Given exercise: Copy every line of the listing that holds the string "bodies".

(Stored entries)

=====

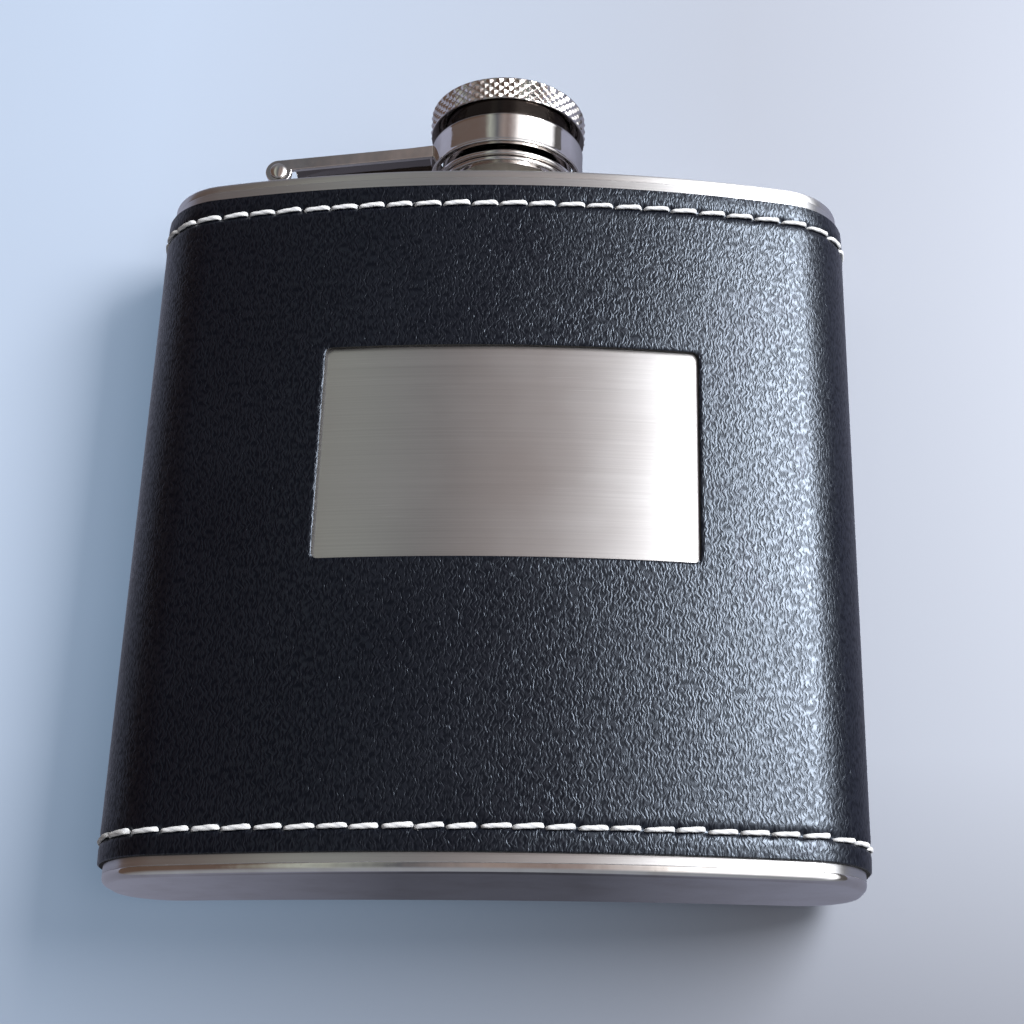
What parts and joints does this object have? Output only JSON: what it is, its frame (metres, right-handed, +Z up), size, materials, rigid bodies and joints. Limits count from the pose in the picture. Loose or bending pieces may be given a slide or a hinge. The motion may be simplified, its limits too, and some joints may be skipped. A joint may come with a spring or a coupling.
{
  "type": "hip flask",
  "caption": "Flat curved pocket flask in a stitched leather wrap with a front window, and a knurled screw cap held by a hinged arm.",
  "frame": {"origin": "middle of the base, on the surface that it stands on", "axes": "+Z up through the mouth, -Y out of the bowed front, -X towards the cap's hinge"},
  "size_m": [0.094, 0.026, 0.108],
  "materials": {
    "satin_steel": "satin, brushed sideways",
    "polished_steel": "polished",
    "black_leather": "semi-gloss, fine long grain",
    "white_thread": "matt twisted thread",
    "liner_plastic": "moulded",
    "gasket_rubber": "matt"
  },
  "bodies": {
    "flask": {"body_sleeve": "satin_steel", "bottom_plate": "polished_steel", "top_plate": "satin_steel", "neck": "polished_steel", "hinge_bracket": "polished_steel", "hinge_pin": "polished_steel", "leather_wrap": "black_leather", "top_stitching": "white_thread", "bottom_stitching": "white_thread"},
    "arm": {"retainer_arm": "polished_steel", "retainer_ring": "polished_steel"},
    "washer": {"retaining_washer": "polished_steel"},
    "cap": {"cap_head": "polished_steel", "cap_skirt": "polished_steel", "cap_liner": "liner_plastic", "cap_gasket": "gasket_rubber"}
  },
  "joints": [
    {"name": "arm_swing", "type": "hinge", "parent": "flask", "child": "arm", "pos_m": [-0.0315, 0, 0.0977], "axis": [0, -1, 0], "range_deg": [0, 175]},
    {"name": "cap_rise", "type": "slide", "parent": "arm", "child": "washer", "axis": [0, 0, 1], "range_m": [0, 0.0011]},
    {"name": "cap_turn", "type": "hinge", "parent": "washer", "child": "cap", "pos_m": [0, 0, 0.1], "axis": [0, 0, 1], "range_deg": [0, 240]}
  ],
  "couplings": [
    {"joint": "cap_rise", "follows": "cap_turn", "m_per_rad": 0.00023873}
  ]
}
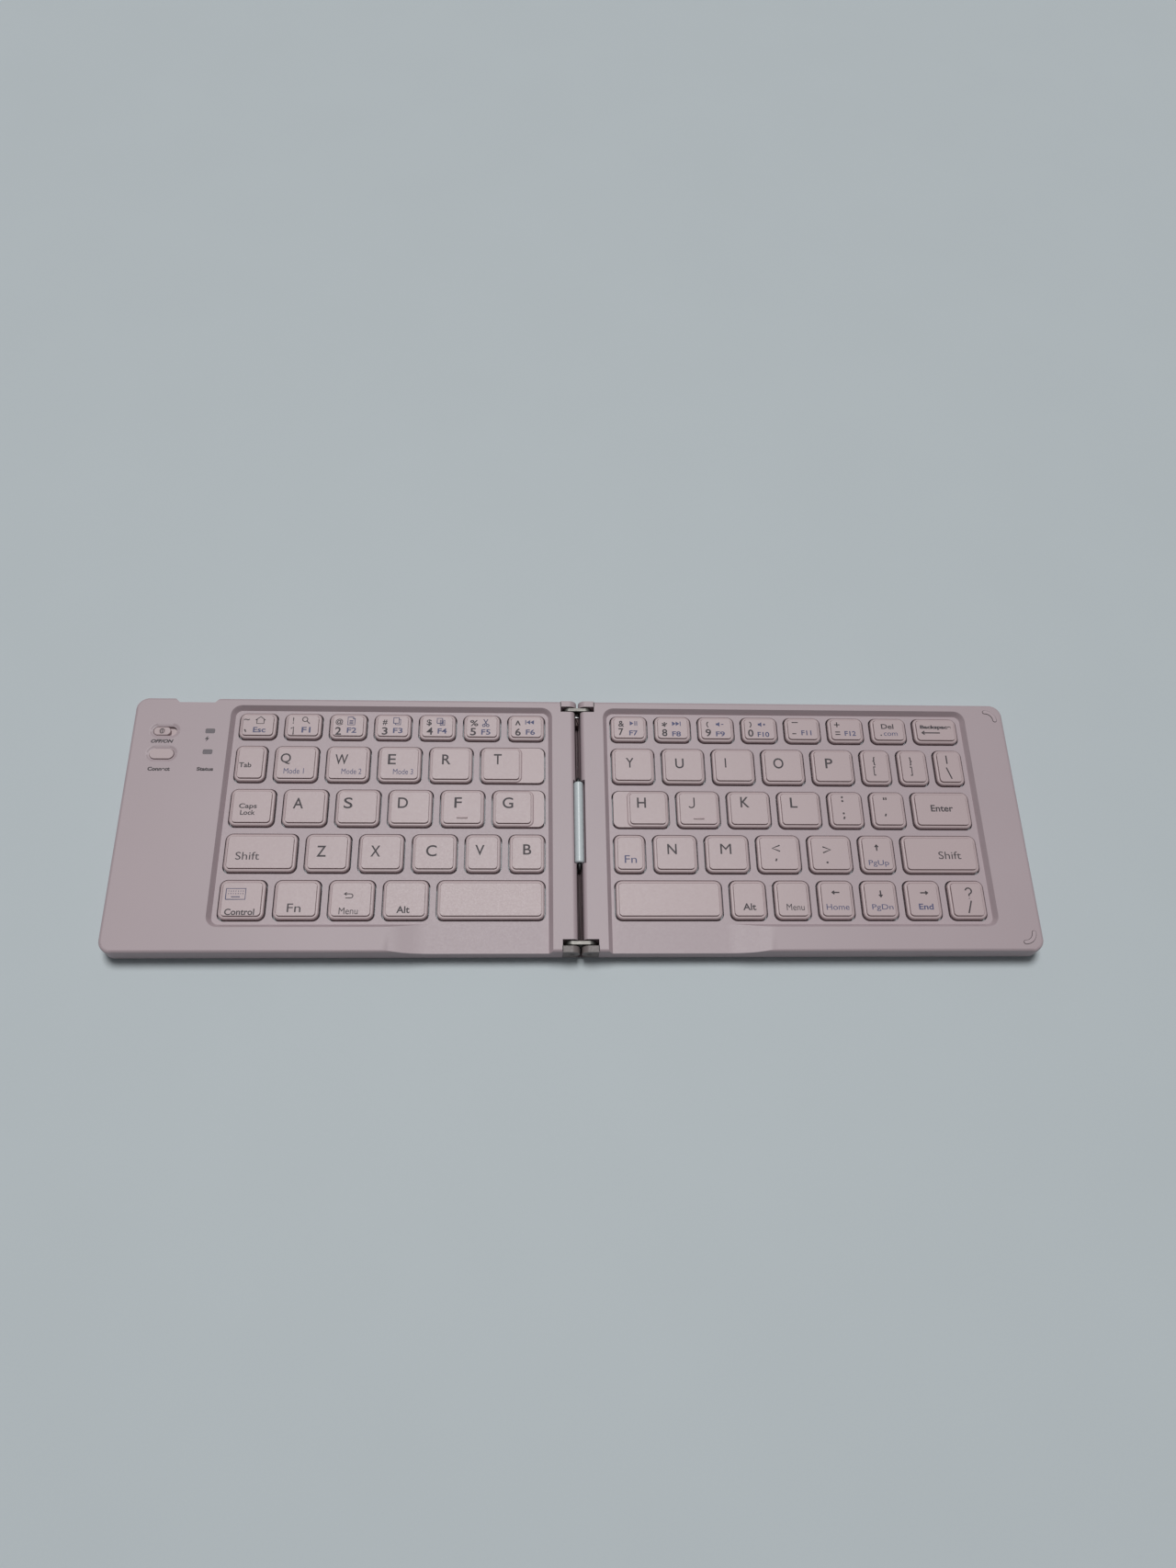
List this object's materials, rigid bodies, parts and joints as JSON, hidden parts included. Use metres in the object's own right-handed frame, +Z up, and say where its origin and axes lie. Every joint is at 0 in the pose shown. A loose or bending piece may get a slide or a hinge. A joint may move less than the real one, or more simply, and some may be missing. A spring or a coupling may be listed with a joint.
{
  "type": "folding keyboard",
  "caption": "Slim wireless keyboard in two halves that fold face to face on a double-pivot link hinge, with scissor keys, a power switch and a charge port.",
  "frame": {"origin": "on the table under the middle of the slit between the halves, at the middle of the bounding box's underside", "axes": "+X along the length to the right end, +Y to the back edge, +Z up"},
  "size_m": [0.28, 0.0844, 0.0072],
  "materials": {
    "case_plastic": "matte, slightly pearly",
    "key_plastic": "matte",
    "cover_plastic": "matte",
    "knuckle_plastic": "satin",
    "steel": "brushed",
    "rubber": "matte",
    "silicone": "satin",
    "scissor_plastic": "satin",
    "board": "solder mask",
    "battery_foil": "foil",
    "magnet": "nickel plated",
    "tube_plastic": "glossy",
    "wire": "matte",
    "light_plastic": "diffusing"
  },
  "bodies": {
    "left_half": {"left_top_case": "case_plastic", "left_bottom_cover": "cover_plastic", "left_key_plate": "steel", "left_dome_sheet": "silicone", "left_scissor_frames": "scissor_plastic", "left_hinge_brackets": "knuckle_plastic", "left_hinge_pins": "steel", "left_feet": "rubber", "left_magnets": "magnet", "main_board": "board", "battery": "battery_foil", "charge_port": "steel", "power_switch": "steel", "connect_tact_switch": "steel", "light_windows": "light_plastic", "cable_tube": "tube_plastic", "hinge_wires": "wire"},
    "links": {"hinge_links": "steel"},
    "right_half": {"right_top_case": "case_plastic", "right_bottom_cover": "cover_plastic", "right_key_plate": "steel", "right_dome_sheet": "silicone", "right_scissor_frames": "scissor_plastic", "right_hinge_brackets": "knuckle_plastic", "right_hinge_pins": "steel", "right_feet": "rubber", "right_magnets": "magnet", "right_corner_bumpers": "key_plastic"},
    "switch_knob": {"power_switch_knob": "key_plastic"},
    "connect_key": {"connect_button": "key_plastic"},
    "key_escape": {"key_escape": "key_plastic"},
    "keys_1_to_6": {"keys_1_to_6": "key_plastic"},
    "key_tab": {"key_tab": "key_plastic"},
    "keys_q_to_r": {"keys_q_to_r": "key_plastic"},
    "key_t": {"key_t": "key_plastic"},
    "key_caps_lock": {"key_caps_lock": "key_plastic"},
    "keys_a_to_f": {"keys_a_to_f": "key_plastic"},
    "key_g": {"key_g": "key_plastic"},
    "key_left_shift": {"key_left_shift": "key_plastic"},
    "keys_z_to_c": {"keys_z_to_c": "key_plastic"},
    "keys_v_b": {"keys_v_b": "key_plastic"},
    "keys_left_modifiers": {"keys_left_modifiers": "key_plastic"},
    "key_left_space": {"key_left_space": "key_plastic"},
    "keys_7_to_delete": {"keys_7_to_delete": "key_plastic"},
    "key_backspace": {"key_backspace": "key_plastic"},
    "keys_y_to_p": {"keys_y_to_p": "key_plastic"},
    "keys_brackets": {"keys_brackets": "key_plastic"},
    "key_h": {"key_h": "key_plastic"},
    "keys_j_to_l": {"keys_j_to_l": "key_plastic"},
    "keys_semicolon_quote": {"keys_semicolon_quote": "key_plastic"},
    "key_enter": {"key_enter": "key_plastic"},
    "key_right_function": {"key_right_function": "key_plastic"},
    "keys_n_to_stop": {"keys_n_to_stop": "key_plastic"},
    "key_up": {"key_up": "key_plastic"},
    "key_right_shift": {"key_right_shift": "key_plastic"},
    "key_right_space": {"key_right_space": "key_plastic"},
    "keys_right_modifiers": {"keys_right_modifiers": "key_plastic"},
    "keys_home_to_end": {"keys_home_to_end": "key_plastic"},
    "key_slash": {"key_slash": "key_plastic"}
  },
  "joints": [
    {"name": "fold", "type": "hinge", "parent": "left_half", "child": "links", "pos_m": [-0.0026, 0, 0.0046], "axis": [0, -1, 0], "range_deg": [0, 90], "deforming": ["hinge_wires"]},
    {"name": "fold_right", "type": "hinge", "parent": "links", "child": "right_half", "pos_m": [0.0026, 0, 0.0046], "axis": [0, -1, 0], "range_deg": [0, 90]},
    {"name": "power_slide", "type": "slide", "parent": "left_half", "child": "switch_knob", "axis": [1, 0, 0], "range_m": [0, 0.0018]},
    {"name": "connect_press", "type": "slide", "parent": "left_half", "child": "connect_key", "axis": [0, 0, -1], "range_m": [0, 0.00028], "stiffness_N_per_m": 500, "springref_m": -0.0008},
    {"name": "key_escape_press", "type": "slide", "parent": "left_half", "child": "key_escape", "axis": [0, 0, -1], "range_m": [0, 0.0012], "stiffness_N_per_m": 450, "springref_m": -0.0005, "deforming": ["left_dome_sheet", "left_scissor_frames"]},
    {"name": "keys_1_to_6_press", "type": "slide", "parent": "left_half", "child": "keys_1_to_6", "axis": [0, 0, -1], "range_m": [0, 0.0012], "stiffness_N_per_m": 450, "springref_m": -0.0005, "deforming": ["left_dome_sheet", "left_scissor_frames"]},
    {"name": "key_tab_press", "type": "slide", "parent": "left_half", "child": "key_tab", "axis": [0, 0, -1], "range_m": [0, 0.0012], "stiffness_N_per_m": 450, "springref_m": -0.0005, "deforming": ["left_dome_sheet", "left_scissor_frames"]},
    {"name": "keys_q_to_r_press", "type": "slide", "parent": "left_half", "child": "keys_q_to_r", "axis": [0, 0, -1], "range_m": [0, 0.0012], "stiffness_N_per_m": 450, "springref_m": -0.0005, "deforming": ["left_dome_sheet", "left_scissor_frames"]},
    {"name": "key_t_press", "type": "slide", "parent": "left_half", "child": "key_t", "axis": [0, 0, -1], "range_m": [0, 0.0012], "stiffness_N_per_m": 450, "springref_m": -0.0005, "deforming": ["left_dome_sheet", "left_scissor_frames"]},
    {"name": "key_caps_lock_press", "type": "slide", "parent": "left_half", "child": "key_caps_lock", "axis": [0, 0, -1], "range_m": [0, 0.0012], "stiffness_N_per_m": 450, "springref_m": -0.0005, "deforming": ["left_dome_sheet", "left_scissor_frames"]},
    {"name": "keys_a_to_f_press", "type": "slide", "parent": "left_half", "child": "keys_a_to_f", "axis": [0, 0, -1], "range_m": [0, 0.0012], "stiffness_N_per_m": 450, "springref_m": -0.0005, "deforming": ["left_dome_sheet", "left_scissor_frames"]},
    {"name": "key_g_press", "type": "slide", "parent": "left_half", "child": "key_g", "axis": [0, 0, -1], "range_m": [0, 0.0012], "stiffness_N_per_m": 450, "springref_m": -0.0005, "deforming": ["left_dome_sheet", "left_scissor_frames"]},
    {"name": "key_left_shift_press", "type": "slide", "parent": "left_half", "child": "key_left_shift", "axis": [0, 0, -1], "range_m": [0, 0.0012], "stiffness_N_per_m": 450, "springref_m": -0.0005, "deforming": ["left_dome_sheet", "left_scissor_frames"]},
    {"name": "keys_z_to_c_press", "type": "slide", "parent": "left_half", "child": "keys_z_to_c", "axis": [0, 0, -1], "range_m": [0, 0.0012], "stiffness_N_per_m": 450, "springref_m": -0.0005, "deforming": ["left_dome_sheet", "left_scissor_frames"]},
    {"name": "keys_v_b_press", "type": "slide", "parent": "left_half", "child": "keys_v_b", "axis": [0, 0, -1], "range_m": [0, 0.0012], "stiffness_N_per_m": 450, "springref_m": -0.0005, "deforming": ["left_dome_sheet", "left_scissor_frames"]},
    {"name": "keys_left_modifiers_press", "type": "slide", "parent": "left_half", "child": "keys_left_modifiers", "axis": [0, 0, -1], "range_m": [0, 0.0012], "stiffness_N_per_m": 450, "springref_m": -0.0005, "deforming": ["left_dome_sheet", "left_scissor_frames"]},
    {"name": "key_left_space_press", "type": "slide", "parent": "left_half", "child": "key_left_space", "axis": [0, 0, -1], "range_m": [0, 0.0012], "stiffness_N_per_m": 450, "springref_m": -0.0005, "deforming": ["left_dome_sheet", "left_scissor_frames"]},
    {"name": "keys_7_to_delete_press", "type": "slide", "parent": "right_half", "child": "keys_7_to_delete", "axis": [0, 0, -1], "range_m": [0, 0.0012], "stiffness_N_per_m": 450, "springref_m": -0.0005, "deforming": ["right_dome_sheet", "right_scissor_frames"]},
    {"name": "key_backspace_press", "type": "slide", "parent": "right_half", "child": "key_backspace", "axis": [0, 0, -1], "range_m": [0, 0.0012], "stiffness_N_per_m": 450, "springref_m": -0.0005, "deforming": ["right_dome_sheet", "right_scissor_frames"]},
    {"name": "keys_y_to_p_press", "type": "slide", "parent": "right_half", "child": "keys_y_to_p", "axis": [0, 0, -1], "range_m": [0, 0.0012], "stiffness_N_per_m": 450, "springref_m": -0.0005, "deforming": ["right_dome_sheet", "right_scissor_frames"]},
    {"name": "keys_brackets_press", "type": "slide", "parent": "right_half", "child": "keys_brackets", "axis": [0, 0, -1], "range_m": [0, 0.0012], "stiffness_N_per_m": 450, "springref_m": -0.0005, "deforming": ["right_dome_sheet", "right_scissor_frames"]},
    {"name": "key_h_press", "type": "slide", "parent": "right_half", "child": "key_h", "axis": [0, 0, -1], "range_m": [0, 0.0012], "stiffness_N_per_m": 450, "springref_m": -0.0005, "deforming": ["right_dome_sheet", "right_scissor_frames"]},
    {"name": "keys_j_to_l_press", "type": "slide", "parent": "right_half", "child": "keys_j_to_l", "axis": [0, 0, -1], "range_m": [0, 0.0012], "stiffness_N_per_m": 450, "springref_m": -0.0005, "deforming": ["right_dome_sheet", "right_scissor_frames"]},
    {"name": "keys_semicolon_quote_press", "type": "slide", "parent": "right_half", "child": "keys_semicolon_quote", "axis": [0, 0, -1], "range_m": [0, 0.0012], "stiffness_N_per_m": 450, "springref_m": -0.0005, "deforming": ["right_dome_sheet", "right_scissor_frames"]},
    {"name": "key_enter_press", "type": "slide", "parent": "right_half", "child": "key_enter", "axis": [0, 0, -1], "range_m": [0, 0.0012], "stiffness_N_per_m": 450, "springref_m": -0.0005, "deforming": ["right_dome_sheet", "right_scissor_frames"]},
    {"name": "key_right_function_press", "type": "slide", "parent": "right_half", "child": "key_right_function", "axis": [0, 0, -1], "range_m": [0, 0.0012], "stiffness_N_per_m": 450, "springref_m": -0.0005, "deforming": ["right_dome_sheet", "right_scissor_frames"]},
    {"name": "keys_n_to_stop_press", "type": "slide", "parent": "right_half", "child": "keys_n_to_stop", "axis": [0, 0, -1], "range_m": [0, 0.0012], "stiffness_N_per_m": 450, "springref_m": -0.0005, "deforming": ["right_dome_sheet", "right_scissor_frames"]},
    {"name": "key_up_press", "type": "slide", "parent": "right_half", "child": "key_up", "axis": [0, 0, -1], "range_m": [0, 0.0012], "stiffness_N_per_m": 450, "springref_m": -0.0005, "deforming": ["right_dome_sheet", "right_scissor_frames"]},
    {"name": "key_right_shift_press", "type": "slide", "parent": "right_half", "child": "key_right_shift", "axis": [0, 0, -1], "range_m": [0, 0.0012], "stiffness_N_per_m": 450, "springref_m": -0.0005, "deforming": ["right_dome_sheet", "right_scissor_frames"]},
    {"name": "key_right_space_press", "type": "slide", "parent": "right_half", "child": "key_right_space", "axis": [0, 0, -1], "range_m": [0, 0.0012], "stiffness_N_per_m": 450, "springref_m": -0.0005, "deforming": ["right_dome_sheet", "right_scissor_frames"]},
    {"name": "keys_right_modifiers_press", "type": "slide", "parent": "right_half", "child": "keys_right_modifiers", "axis": [0, 0, -1], "range_m": [0, 0.0012], "stiffness_N_per_m": 450, "springref_m": -0.0005, "deforming": ["right_dome_sheet", "right_scissor_frames"]},
    {"name": "keys_home_to_end_press", "type": "slide", "parent": "right_half", "child": "keys_home_to_end", "axis": [0, 0, -1], "range_m": [0, 0.0012], "stiffness_N_per_m": 450, "springref_m": -0.0005, "deforming": ["right_dome_sheet", "right_scissor_frames"]},
    {"name": "key_slash_press", "type": "slide", "parent": "right_half", "child": "key_slash", "axis": [0, 0, -1], "range_m": [0, 0.0012], "stiffness_N_per_m": 450, "springref_m": -0.0005, "deforming": ["right_dome_sheet", "right_scissor_frames"]}
  ],
  "couplings": [
    {"joint": "fold_right", "follows": "fold", "ratio": 1}
  ]
}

=====

Written solution:
What parts and joints does this object have? Output only JSON: what it is, its frame (metres, right-handed, +Z up), size, materials, rigid bodies and joints. Limits count from the pose in the picture. Loose or bending pieces may be given a slide or a hinge. The motion may be simplified, its limits too, and some joints may be skipped. A joint may come with a spring or a coupling.
  "bodies": {
List this object's materials, rigid bodies, parts and joints as JSON, hidden parts included. Use metres in the object's own right-handed frame, +Z up, and say where its origin and axes lie. Every joint is at 0 in the pose shown. A loose or bending piece may get a slide or a hinge. A joint may move less than the real one, or more simply, and some may be missing. A spring or a coupling may be listed with a joint.
  "bodies": {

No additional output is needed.